On 2 July 2013, the Panel on Security of the Legislative Council will meet to discuss the
“Screening of Non-refoulement Claims”
9. In view of the CFA judgments in Ubamaka and C, the ImmD would withhold removing or deporting any person to another country where the person has made a torture or CIDTP claim under Article 3 of BOR and/or a persecution claim with reference to Article 33 of the Refugee Convention until his claim(s) has been finally determined in a manner that satisfies high standards of fairness (on top of a torture claim under Article 3 of CAT which is already available to the claimants). Where any of these claims is substantiated, the ImmD would provide non-refoulement protection to the claimant.

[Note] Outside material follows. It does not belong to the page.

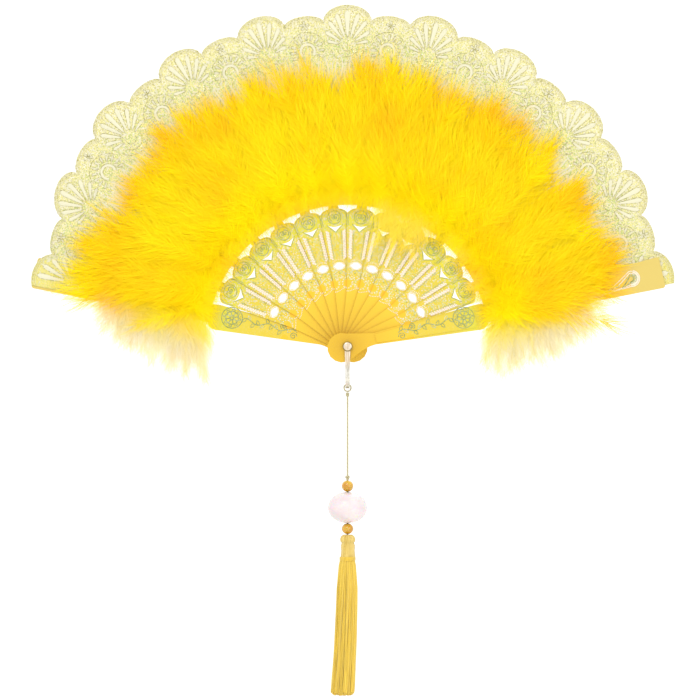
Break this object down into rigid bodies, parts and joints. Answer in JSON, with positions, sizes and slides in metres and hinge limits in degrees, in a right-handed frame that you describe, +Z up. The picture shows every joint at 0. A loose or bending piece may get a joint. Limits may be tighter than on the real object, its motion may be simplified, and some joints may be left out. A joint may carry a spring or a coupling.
{
  "type": "feather fan",
  "caption": "Folding hand fan with pierced plastic sticks, a pleated lace leaf, a trim of down feathers and a hanging beaded tassel.",
  "frame": {"origin": "on the rivet's axis, midway through the stack of sticks", "axes": "+X to the right along the open fan's width, +Z up along its middle, and the decorated front looks along -Y"},
  "size_m": [0.4181, 0.0348, 0.449],
  "materials": {
    "plastic": "moulded, printed",
    "lace": "glitter lace",
    "feather": "fluffy",
    "steel": "bright",
    "silk": "silky thread",
    "amber": "translucent",
    "milky": "milky"
  },
  "bodies": {
    "rear_guard": {"rear_guard": "plastic", "leaf_rear_guard": "lace", "down_rear_guard": "feather"},
    "rib_01": {"rib_01": "plastic", "leaf_rib_01": "lace", "down_rib_01": "feather"},
    "rib_02": {"rib_02": "plastic", "leaf_rib_02": "lace", "down_rib_02": "feather"},
    "rib_03": {"rib_03": "plastic", "leaf_rib_03": "lace", "down_rib_03": "feather"},
    "rib_04": {"rib_04": "plastic", "leaf_rib_04": "lace", "down_rib_04": "feather"},
    "rib_05": {"rib_05": "plastic", "leaf_rib_05": "lace", "down_rib_05": "feather"},
    "rib_06": {"rib_06": "plastic", "leaf_rib_06": "lace", "down_rib_06": "feather"},
    "centre_rib": {"rib_07": "plastic", "leaf_rib_07": "lace", "down_rib_07": "feather", "rivet": "steel"},
    "rib_08": {"rib_08": "plastic", "leaf_rib_08": "lace", "down_rib_08": "feather"},
    "rib_09": {"rib_09": "plastic", "leaf_rib_09": "lace", "down_rib_09": "feather"},
    "rib_10": {"rib_10": "plastic", "leaf_rib_10": "lace", "down_rib_10": "feather"},
    "rib_11": {"rib_11": "plastic", "leaf_rib_11": "lace", "down_rib_11": "feather"},
    "rib_12": {"rib_12": "plastic", "leaf_rib_12": "lace", "down_rib_12": "feather"},
    "front_guard": {"front_guard": "plastic", "leaf_front_guard": "lace", "down_front_guard": "feather"},
    "bail": {"bail": "steel"},
    "tassel": {"cord_loop": "silk", "cord_hitch": "silk", "tassel_cord": "silk", "cord_knot": "silk", "upper_bead": "amber", "lower_bead": "amber", "tassel_cap": "silk", "end_knot": "silk", "tassel_binding": "silk", "tassel_skirt": "silk"},
    "large_bead": {"large_bead": "milky"}
  },
  "joints": [
    {"name": "fan_fold", "type": "hinge", "parent": "centre_rib", "child": "rib_08", "pos_m": [0, 0, 0], "axis": [0, -1, 0], "range_deg": [0, 11.79], "deforming": ["leaf_rib_08", "down_rib_08", "leaf_rib_07", "down_rib_07"]},
    {"name": "fold_09", "type": "hinge", "parent": "rib_08", "child": "rib_09", "pos_m": [0, 0, 0], "axis": [0, -1, 0], "range_deg": [0, 11.79], "deforming": ["leaf_rib_09", "down_rib_09"]},
    {"name": "fold_10", "type": "hinge", "parent": "rib_09", "child": "rib_10", "pos_m": [0, 0, 0], "axis": [0, -1, 0], "range_deg": [0, 11.79], "deforming": ["leaf_rib_10", "down_rib_10"]},
    {"name": "fold_11", "type": "hinge", "parent": "rib_10", "child": "rib_11", "pos_m": [0, 0, 0], "axis": [0, -1, 0], "range_deg": [0, 11.79], "deforming": ["leaf_rib_11", "down_rib_11"]},
    {"name": "fold_12", "type": "hinge", "parent": "rib_11", "child": "rib_12", "pos_m": [0, 0, 0], "axis": [0, -1, 0], "range_deg": [0, 11.79], "deforming": ["leaf_rib_12", "down_rib_12"]},
    {"name": "fold_13", "type": "hinge", "parent": "rib_12", "child": "front_guard", "pos_m": [0, 0, 0], "axis": [0, -1, 0], "range_deg": [0, 11.79], "deforming": ["leaf_front_guard", "down_front_guard"]},
    {"name": "fold_07", "type": "hinge", "parent": "centre_rib", "child": "rib_06", "pos_m": [0, 0, 0], "axis": [0, 1, 0], "range_deg": [0, 11.79], "deforming": ["leaf_rib_06", "down_rib_06"]},
    {"name": "fold_06", "type": "hinge", "parent": "rib_06", "child": "rib_05", "pos_m": [0, 0, 0], "axis": [0, 1, 0], "range_deg": [0, 11.79], "deforming": ["leaf_rib_05", "down_rib_05"]},
    {"name": "fold_05", "type": "hinge", "parent": "rib_05", "child": "rib_04", "pos_m": [0, 0, 0], "axis": [0, 1, 0], "range_deg": [0, 11.79], "deforming": ["leaf_rib_04", "down_rib_04"]},
    {"name": "fold_04", "type": "hinge", "parent": "rib_04", "child": "rib_03", "pos_m": [0, 0, 0], "axis": [0, 1, 0], "range_deg": [0, 11.79], "deforming": ["leaf_rib_03", "down_rib_03"]},
    {"name": "fold_03", "type": "hinge", "parent": "rib_03", "child": "rib_02", "pos_m": [0, 0, 0], "axis": [0, 1, 0], "range_deg": [0, 11.79], "deforming": ["leaf_rib_02", "down_rib_02"]},
    {"name": "fold_02", "type": "hinge", "parent": "rib_02", "child": "rib_01", "pos_m": [0, 0, 0], "axis": [0, 1, 0], "range_deg": [0, 11.79], "deforming": ["leaf_rib_01", "down_rib_01"]},
    {"name": "fold_01", "type": "hinge", "parent": "rib_01", "child": "rear_guard", "pos_m": [0, 0, 0], "axis": [0, 1, 0], "range_deg": [0, 11.79], "deforming": ["leaf_rear_guard", "down_rear_guard"]},
    {"name": "bail_swing", "type": "hinge", "parent": "centre_rib", "child": "bail", "pos_m": [0, 0, 0], "axis": [0, 1, 0], "range_deg": [-60, 60]},
    {"name": "tassel_swing", "type": "hinge", "parent": "bail", "child": "tassel", "pos_m": [0, 0, -0.0269], "axis": [1, 0, 0], "range_deg": [-35, 35]},
    {"name": "large_bead_spin", "type": "hinge", "parent": "tassel", "child": "large_bead", "pos_m": [0, 0, -0.1047], "axis": [0, 0, 1], "continuous": true}
  ],
  "couplings": [
    {"joint": "fold_09", "follows": "fan_fold", "ratio": 1},
    {"joint": "fold_10", "follows": "fan_fold", "ratio": 1},
    {"joint": "fold_11", "follows": "fan_fold", "ratio": 1},
    {"joint": "fold_12", "follows": "fan_fold", "ratio": 1},
    {"joint": "fold_13", "follows": "fan_fold", "ratio": 1},
    {"joint": "fold_07", "follows": "fan_fold", "ratio": 1},
    {"joint": "fold_06", "follows": "fan_fold", "ratio": 1},
    {"joint": "fold_05", "follows": "fan_fold", "ratio": 1},
    {"joint": "fold_04", "follows": "fan_fold", "ratio": 1},
    {"joint": "fold_03", "follows": "fan_fold", "ratio": 1},
    {"joint": "fold_02", "follows": "fan_fold", "ratio": 1},
    {"joint": "fold_01", "follows": "fan_fold", "ratio": 1}
  ]
}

10. We plan to assess non-refoulement claims (namely CAT, BOR Article 3 and persecution) under a USM based on the existing statutory CAT claim screening mechanism. Under the USM, for example, claimants will complete a unified claim form 7 to provide all grounds of the non-refoulement claim or all available documentary evidences. After a completed claim form is returned by claimants, the ImmD would arrange for them to attend an interview to provide information and answer questions relating to their non-refoulement claims. Claimants must provide all information or all available documentary evidence relating to their claims for the ImmD’s assessment in one go.
11. The ImmD will assess a claim for non-refoulement protection on applicable grounds, considering whether there are substantial grounds to believe that the claimant, if removed or deported to another country, will face a real and substantial risk of being subjected to torture or CIDTP, or has a well-founded fear of being persecuted for reasons of race, religion, nationality, membership of a particular social group or political opinion in that country, or any other reasons to withhold removal of the claimant, giving weight to determination conducted by the UNHCR, if any. Decisions with reasons will be provided to claimants.